▶ **DATA EXCERPT**:
·····
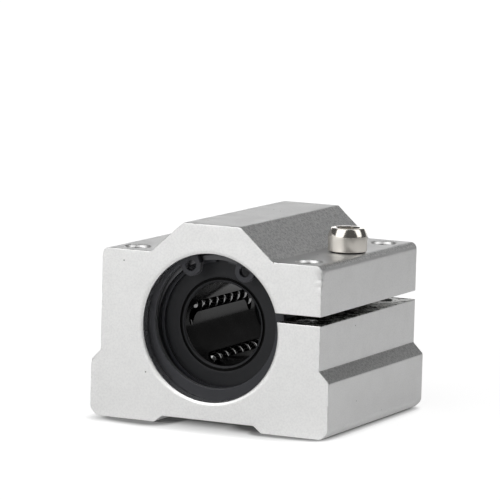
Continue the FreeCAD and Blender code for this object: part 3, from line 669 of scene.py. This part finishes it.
def makeClampScrew():
    # rings of radius(angle, row) and height(angle, row) about the screw's axis, from the tip's pole
    # over thread, head and rim down the socket to its drill point; thread radius = root + ridge *
    # triangle wave of (height / pitch - angle / full turn), rim = an arc from the side's crease to the
    # top, socket radius = half width / cos(angle from the middle of the flat)
    crest, root, pitch = clampScrew["thread"]
    seat, (tipZ, tipR) = clampScrew["seat"], clampScrew["tip"]
    headR, headH = clampScrew["head"]
    rimWidth, rimHeight, halfTurn = clampScrew["rim"]
    gapR, gap = clampScrew["undercut"]
    neck, edge = clampScrew["neck"], clampScrew["hexEdge"]
    scale, lower = clampScrew["crestWave"]
    stop, runOut = clampScrew["threadEnd"]
    flat, mouth, deep, hexTurn = clampScrew["hex"]
    degrees = 360.0 / clampScrew["turns"] * np.arange(clampScrew["turns"])
    angle = np.radians(degrees)
    top = seat + headH
    rows = []

    def ring(radius, height):
        rows.append((radius + 0 * angle, height + 0 * angle))

    ring(0.0, tipZ)
    ring(0.5 * tipR, tipZ)
    ring(tipR, tipZ)
    threadTop = seat - stop
    threadRows = int((threadTop - tipZ) / pitch * clampScrew["rowsPerPitch"])
    for z in np.linspace(tipZ, threadTop, threadRows)[1:]:
        wave = 1.0 - np.abs(2.0 * ((z / pitch - angle / (2 * np.pi)) % 1.0) - 1.0)
        left = (threadTop - z) / runOut
        ridge = (crest - root) * np.clip(scale * wave - lower, 0.0, 1.0)
        ridge = ridge * min(1.0, left) + (neck - root) * max(0.0, 1.0 - left)
        rows.append((np.minimum(root + ridge, tipR + z - tipZ), z + 0 * angle))
    for out, rise in clampScrew["collar"]:
        ring(neck + out, seat + rise)
    ring(gapR, seat)
    ring(gapR, seat + gap)
    for out, rise in clampScrew["underHead"]:
        ring(headR + out, seat + gap + rise)
    ring(headR, seat + clampScrew["sideRing"] * headH)
    chord, lean = np.hypot(rimWidth, rimHeight), np.arctan2(rimWidth, rimHeight)
    bend = np.radians(halfTurn)
    arcR = chord / (2.0 * np.sin(bend))
    for share in np.linspace(-bend, bend, clampScrew["rimRings"]):
        # across the arc: its tangent leans from (lean - bend) to (lean + bend) off the upright
        ring(headR - arcR * (np.cos(lean - bend) - np.cos(lean + share)),
             top - clampScrew["rimTop"] - rimHeight
             + arcR * (np.sin(lean + share) - np.sin(lean - bend)))
    for inwards, drop in clampScrew["topRings"]:
        ring(headR - rimWidth - inwards, top - drop)
    ring(mouth + edge, top)
    hexR = flat / np.cos(np.radians((degrees - hexTurn + 30.0) % 60.0 - 30.0))
    sink = (mouth - hexR) / np.tan(np.radians(60.0))
    floorShare, floorDrop = clampScrew["hexFloor"]
    slope = np.tan(np.radians(clampScrew["drillPoint"]))
    ring(mouth, top - edge)
    rows.append((hexR, top - 2 * edge - sink))
    rows.append((hexR, top - deep + 0 * angle))
    ring(floorShare * flat, top - deep - floorDrop)
    ring(0.5 * flat, top - deep - 0.5 * flat * slope)
    ring(0.0, top - deep - flat * slope)
    radius, height = (np.array([row[i] for row in rows]) for i in (0, 1))
    points = np.stack([clampScrew["axis"][0] + radius * np.cos(angle),
                       clampScrew["axis"][1] + radius * np.sin(angle), height], -1)
    # oiled thread, painted shade with oil grime in the gap under the head, turned side and socket,
    # bright rim
    first = [i for i in range(len(rows)) if np.allclose(rows[i][1], seat)][0]
    socket = len(rows) - 5
    numbers = np.zeros((len(rows) - 1, len(angle)), int)
    numbers[:first], numbers[first:first + 3] = 1, 2
    numbers[first + 3:first + 7], numbers[socket:] = 3, 3
    quads = gridFaces(len(rows), len(angle), closedColumns=True)
    makePiece("clamp_screw_turned", [(points, quads, numbers.ravel())],
              [finishes["nickel_screw"], oiledNickel, grimeAndShadeBlack, turnedNickel], "screw",
              ["clamp_screw"], sharpest=24.0)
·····
▶ **EXERCISE TASK**: Using the listing above, reproduce each line without omission.

▶ **ANSWER TO THE EXERCISE**:
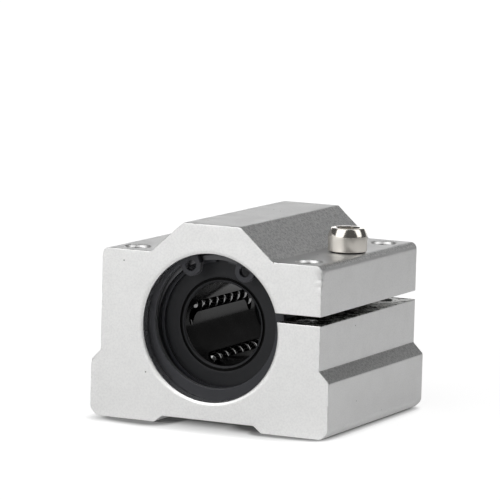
Continue the FreeCAD and Blender code for this object: part 3, from line 669 of scene.py. This part finishes it.
def makeClampScrew():
    # rings of radius(angle, row) and height(angle, row) about the screw's axis, from the tip's pole
    # over thread, head and rim down the socket to its drill point; thread radius = root + ridge *
    # triangle wave of (height / pitch - angle / full turn), rim = an arc from the side's crease to the
    # top, socket radius = half width / cos(angle from the middle of the flat)
    crest, root, pitch = clampScrew["thread"]
    seat, (tipZ, tipR) = clampScrew["seat"], clampScrew["tip"]
    headR, headH = clampScrew["head"]
    rimWidth, rimHeight, halfTurn = clampScrew["rim"]
    gapR, gap = clampScrew["undercut"]
    neck, edge = clampScrew["neck"], clampScrew["hexEdge"]
    scale, lower = clampScrew["crestWave"]
    stop, runOut = clampScrew["threadEnd"]
    flat, mouth, deep, hexTurn = clampScrew["hex"]
    degrees = 360.0 / clampScrew["turns"] * np.arange(clampScrew["turns"])
    angle = np.radians(degrees)
    top = seat + headH
    rows = []

    def ring(radius, height):
        rows.append((radius + 0 * angle, height + 0 * angle))

    ring(0.0, tipZ)
    ring(0.5 * tipR, tipZ)
    ring(tipR, tipZ)
    threadTop = seat - stop
    threadRows = int((threadTop - tipZ) / pitch * clampScrew["rowsPerPitch"])
    for z in np.linspace(tipZ, threadTop, threadRows)[1:]:
        wave = 1.0 - np.abs(2.0 * ((z / pitch - angle / (2 * np.pi)) % 1.0) - 1.0)
        left = (threadTop - z) / runOut
        ridge = (crest - root) * np.clip(scale * wave - lower, 0.0, 1.0)
        ridge = ridge * min(1.0, left) + (neck - root) * max(0.0, 1.0 - left)
        rows.append((np.minimum(root + ridge, tipR + z - tipZ), z + 0 * angle))
    for out, rise in clampScrew["collar"]:
        ring(neck + out, seat + rise)
    ring(gapR, seat)
    ring(gapR, seat + gap)
    for out, rise in clampScrew["underHead"]:
        ring(headR + out, seat + gap + rise)
    ring(headR, seat + clampScrew["sideRing"] * headH)
    chord, lean = np.hypot(rimWidth, rimHeight), np.arctan2(rimWidth, rimHeight)
    bend = np.radians(halfTurn)
    arcR = chord / (2.0 * np.sin(bend))
    for share in np.linspace(-bend, bend, clampScrew["rimRings"]):
        # across the arc: its tangent leans from (lean - bend) to (lean + bend) off the upright
        ring(headR - arcR * (np.cos(lean - bend) - np.cos(lean + share)),
             top - clampScrew["rimTop"] - rimHeight
             + arcR * (np.sin(lean + share) - np.sin(lean - bend)))
    for inwards, drop in clampScrew["topRings"]:
        ring(headR - rimWidth - inwards, top - drop)
    ring(mouth + edge, top)
    hexR = flat / np.cos(np.radians((degrees - hexTurn + 30.0) % 60.0 - 30.0))
    sink = (mouth - hexR) / np.tan(np.radians(60.0))
    floorShare, floorDrop = clampScrew["hexFloor"]
    slope = np.tan(np.radians(clampScrew["drillPoint"]))
    ring(mouth, top - edge)
    rows.append((hexR, top - 2 * edge - sink))
    rows.append((hexR, top - deep + 0 * angle))
    ring(floorShare * flat, top - deep - floorDrop)
    ring(0.5 * flat, top - deep - 0.5 * flat * slope)
    ring(0.0, top - deep - flat * slope)
    radius, height = (np.array([row[i] for row in rows]) for i in (0, 1))
    points = np.stack([clampScrew["axis"][0] + radius * np.cos(angle),
                       clampScrew["axis"][1] + radius * np.sin(angle), height], -1)
    # oiled thread, painted shade with oil grime in the gap under the head, turned side and socket,
    # bright rim
    first = [i for i in range(len(rows)) if np.allclose(rows[i][1], seat)][0]
    socket = len(rows) - 5
    numbers = np.zeros((len(rows) - 1, len(angle)), int)
    numbers[:first], numbers[first:first + 3] = 1, 2
    numbers[first + 3:first + 7], numbers[socket:] = 3, 3
    quads = gridFaces(len(rows), len(angle), closedColumns=True)
    makePiece("clamp_screw_turned", [(points, quads, numbers.ravel())],
              [finishes["nickel_screw"], oiledNickel, grimeAndShadeBlack, turnedNickel], "screw",
              ["clamp_screw"], sharpest=24.0)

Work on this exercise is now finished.